The 993 participants who answered "yes" were identified as having subjective memory impairment (SMI). Another group of 372 who answered "yes" and, in addition, expressed concern about memory loss were classified as SMI-plus-concern. At baseline, both SMI and SMI-plus-concern participants performed worse on a word-recall test than non-SMI participants.
After eight years, the SMI group showed significant decline in episodic memory compared with the non-SMI group; the SMI-plus-concern group showed even greater decline than the SMI group. The differences remained after the researchers adjusted for age, gender, ApoE4 status and education. There was no significant difference in working memory or overall cognitive status between the three groups.
"We show here that SMI is a predictor of episodic memory decline," said Koppara. "The assessment of subjective cognitive decline could help identify subjects for dementia prevention trials."

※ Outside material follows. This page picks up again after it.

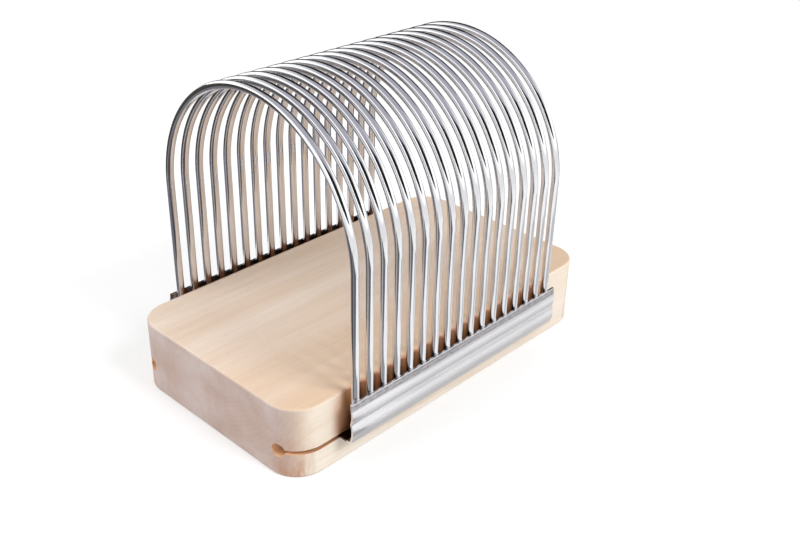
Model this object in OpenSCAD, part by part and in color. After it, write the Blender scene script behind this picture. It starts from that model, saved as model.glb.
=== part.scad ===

The Alzheimer's Association International Conference (AAIC) is the world's largest conference of its kind, bringing together researchers from around the world to report and discuss groundbreaking research and information on the cause, diagnosis, treatment and prevention of Alzheimer's disease and related disorders. As a part of the Alzheimer's Association's research program, AAIC serves as a catalyst for generating new knowledge about dementia and fostering a vital, collegial research community.